DESIGN OPTIMIZATION OF WIND TURBINE BLADE Presented By - Pawan Rama Mali BASP-002
Aug 07, 2015
OBJECTIVE OF THE STUDY
The objective of this project is to design a wind turbine that is optimized for the constraints that come with residential use. The main tasks of this project are:
• To study the design process and methodology of wind turbine
• Derive the Blade Element Momentum (BEM) theory then use it to conduct a parametric study that will determine if the optimized values of blade pitch and chord length create the most efficient blade geometry
• Analyze different airfoils to determine which one creates the most efficient wind turbine blade.
STATEMENT OF THE PROBLEM
• Wind turbines are machines that remove energy from the wind by leveraging the aerodynamic principals of lift and drag.

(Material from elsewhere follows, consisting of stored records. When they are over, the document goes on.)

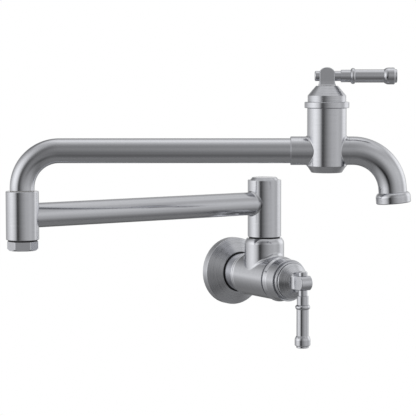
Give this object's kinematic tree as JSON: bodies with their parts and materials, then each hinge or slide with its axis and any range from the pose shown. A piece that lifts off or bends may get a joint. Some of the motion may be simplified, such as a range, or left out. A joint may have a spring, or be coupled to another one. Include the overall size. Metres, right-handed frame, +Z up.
{
  "type": "wall mounted pot filler",
  "caption": "Wall mounted pot filler tap with a lever valve at the wall, two swinging arms and a bent spout with its own lever valve.",
  "frame": {"origin": "centre of the threaded inlet in the wall plane", "axes": "+Y into the wall along the inlet, -Y out into the room, +Z up, +X to the viewer's right"},
  "size_m": [0.2976, 0.2475, 0.2551],
  "materials": {
    "brushed_steel_body": "fine brushed",
    "brushed_steel_tube": "fine brushed",
    "brushed_steel_trim": "fine brushed",
    "brass_inside": "machined",
    "steel_inside": "machined",
    "black_rubber": "matt",
    "black_washer": "matt",
    "white_washer": "matt",
    "disc_ceramic": "lapped ceramic",
    "screen_plastic": "moulded"
  },
  "bodies": {
    "wall_valve": {"wall_flange": "brushed_steel_trim", "flange_gasket": "black_rubber", "flange_grip_ring": "black_rubber", "inlet_adapter": "brass_inside", "adapter_o_rings": "black_rubber", "shank_set_screw": "steel_inside", "valve_body": "brushed_steel_body", "wall_seat_seal": "black_rubber", "wall_fixed_disc": "disc_ceramic", "wall_cartridge_body": "brass_inside", "wall_cartridge_o_ring": "black_rubber", "wall_cartridge_nut": "brass_inside", "wall_trim_ring": "brushed_steel_trim", "wall_bonnet": "brushed_steel_trim", "post_spindle": "steel_inside", "post_o_rings": "black_rubber", "post_base_washer": "black_washer", "post_top_washer": "white_washer", "post_nut": "brass_inside"},
    "wall_handle": {"wall_moving_disc": "disc_ceramic", "wall_stem": "brass_inside", "wall_hub": "brushed_steel_trim", "wall_lever_nut": "brushed_steel_trim", "wall_lever_rod": "brushed_steel_trim", "wall_lever_sleeve": "brushed_steel_trim", "wall_lever_collar": "brushed_steel_trim", "wall_lever_grip": "brushed_steel_trim", "wall_lever_cap": "brushed_steel_trim"},
    "inner_arm": {"swivel_post": "brushed_steel_body", "post_cap": "brushed_steel_body", "inner_arm_tube": "brushed_steel_tube", "knuckle_body": "brushed_steel_body"},
    "outer_arm": {"outer_arm_tube": "brushed_steel_tube", "knuckle_spindle": "steel_inside", "knuckle_o_rings": "black_rubber", "knuckle_top_washer": "white_washer", "knuckle_bottom_washer": "black_washer", "knuckle_nut": "brushed_steel_body", "spout_body": "brushed_steel_body", "spout_seat_seal": "black_rubber", "spout_fixed_disc": "disc_ceramic", "spout_cartridge_body": "brass_inside", "spout_cartridge_o_ring": "black_rubber", "spout_cartridge_nut": "brass_inside", "spout_trim_ring": "brushed_steel_trim", "spout_bonnet": "brushed_steel_trim", "spout_tube": "brushed_steel_tube", "outlet_collar": "brushed_steel_trim", "aerator_washer": "black_rubber", "aerator_body": "screen_plastic", "aerator_screen": "screen_plastic"},
    "spout_handle": {"spout_moving_disc": "disc_ceramic", "spout_stem": "brass_inside", "spout_hub": "brushed_steel_trim", "spout_lever_nut": "brushed_steel_trim", "spout_lever_rod": "brushed_steel_trim", "spout_lever_sleeve": "brushed_steel_trim", "spout_lever_collar": "brushed_steel_trim", "spout_lever_grip": "brushed_steel_trim", "spout_lever_cap": "brushed_steel_trim"}
  },
  "joints": [
    {"name": "post_swivel", "type": "hinge", "parent": "wall_valve", "child": "inner_arm", "pos_m": [0, -0.0572, 0.0687], "axis": [0, 0, 1], "range_deg": [0, 180]},
    {"name": "knuckle_swivel", "type": "hinge", "parent": "inner_arm", "child": "outer_arm", "pos_m": [-0.2514, -0.0572, 0.0687], "axis": [0, 0, 1], "continuous": true},
    {"name": "wall_lever_turn", "type": "hinge", "parent": "wall_valve", "child": "wall_handle", "pos_m": [0, -0.119, 0], "axis": [0, -1, 0], "range_deg": [0, 90]},
    {"name": "spout_lever_turn", "type": "hinge", "parent": "outer_arm", "child": "spout_handle", "pos_m": [-0.03409, -0.20103, 0.1882], "axis": [0, 0, 1], "range_deg": [-90, 0]}
  ]
}
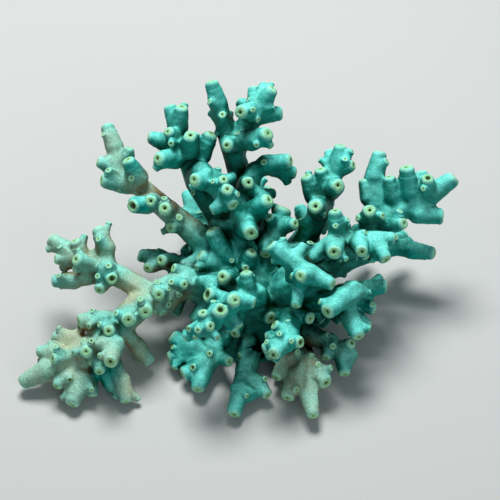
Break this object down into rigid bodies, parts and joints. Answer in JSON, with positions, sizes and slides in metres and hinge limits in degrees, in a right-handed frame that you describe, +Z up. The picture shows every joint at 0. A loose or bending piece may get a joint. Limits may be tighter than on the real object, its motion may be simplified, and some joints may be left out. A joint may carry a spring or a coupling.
{
  "type": "finger coral",
  "caption": "Branching finger coral colony with tubular open-ended fingers on spreading limbs, cut off flat under its foot to rest on a surface.",
  "frame": {"origin": "centre of the flat cut under the foot", "axes": "+Z up from the cut, +X along the colony's widest spread, -Y towards the face that the fingers turn to"},
  "size_m": [0.1199, 0.0812, 0.0564],
  "materials": {
    "coral_skin": "granular satin skin over porous limestone, turquoise with pale yellow-green rims round the finger mouths"
  },
  "bodies": {
    "root": {"trunk": "coral_skin", "left_front_arm": "coral_skin", "left_mid_arm": "coral_skin", "left_back_arm": "coral_skin", "left_high_arm": "coral_skin", "crown_left_arm": "coral_skin", "crown_front_arm": "coral_skin", "crown_mid_arm": "coral_skin", "crown_right_arm": "coral_skin", "heart_high_arm": "coral_skin", "right_inner_arm": "coral_skin", "right_back_arm": "coral_skin", "right_high_arm": "coral_skin", "right_mid_arm": "coral_skin", "heart_arm": "coral_skin", "front_left_arm": "coral_skin", "front_mid_arm": "coral_skin", "front_right_arm": "coral_skin", "right_low_arm": "coral_skin", "right_rear_arm": "coral_skin", "low_right_arm": "coral_skin", "low_front_arm": "coral_skin", "low_mid_arm": "coral_skin", "low_left_arm": "coral_skin", "back_left_arm": "coral_skin", "back_mid_arm": "coral_skin", "back_right_arm": "coral_skin"}
  },
  "joints": []
}
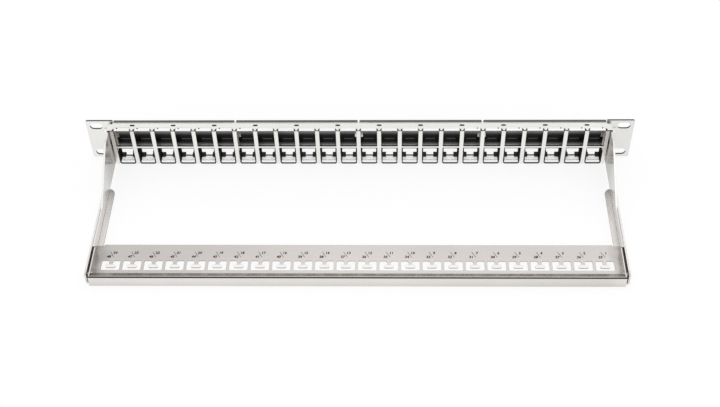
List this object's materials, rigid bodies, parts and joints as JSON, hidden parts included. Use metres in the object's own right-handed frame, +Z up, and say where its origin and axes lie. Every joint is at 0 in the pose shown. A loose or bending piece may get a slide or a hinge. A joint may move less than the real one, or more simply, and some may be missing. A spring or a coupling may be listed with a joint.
{
  "type": "patch panel",
  "caption": "One-unit rack patch panel with black port bezels, a metal divider comb and a sliding rear cable support with T-shaped tie points",
  "frame": {"origin": "centre of the four rack slots, on the rear face of the two mounting ears", "axes": "+X is to the right seen from the front, +Y points to the rear into the rack, +Z is up; the ports face -Y"},
  "size_m": [0.4826, 0.1536, 0.044],
  "materials": {
    "sheet_metal": "satin zinc-plated sheet",
    "support_metal": "satin plated sheet, slightly warm",
    "rivet_metal": "satin",
    "bezel_plastic": "black, semi-gloss",
    "label_card": "matt white card",
    "clear_cover": "clear acrylic"
  },
  "bodies": {
    "panel": {"front_plate": "sheet_metal", "port_comb": "sheet_metal", "side_arm_left": "sheet_metal", "side_arm_right": "sheet_metal", "port_bezel_1": "bezel_plastic", "label_strip_1": "label_card", "label_cover_1": "clear_cover", "port_bezel_2": "bezel_plastic", "label_strip_2": "label_card", "label_cover_2": "clear_cover", "port_bezel_3": "bezel_plastic", "label_strip_3": "label_card", "label_cover_3": "clear_cover", "port_bezel_4": "bezel_plastic", "label_strip_4": "label_card", "label_cover_4": "clear_cover"},
    "cable_support": {"support_frame": "support_metal", "tie_tray": "support_metal", "tray_rivets": "rivet_metal"}
  },
  "joints": [
    {"name": "cable_support_slide", "type": "slide", "parent": "panel", "child": "cable_support", "axis": [0, 1, 0], "range_m": [-0.022, 0.03]}
  ]
}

Lift and drag forces move the turbine blades which convert kinetic wind energy to rotational energy.
• The objective of turbine blade design is also to maximize the lift force on the blade and reduce drag so that the force on the blade that acts in the tangential direction is maximized.
• In air turbine design, it is crucial to reduce the thrust on the turbine blades because it wastes energy and it requires a stronger blade to withstand its loading.
INTRODUCTION
• “Rotary engine in which the kinetic energy of a moving fluid is converted into mechanical energy by causing a bladed rotor to rotate”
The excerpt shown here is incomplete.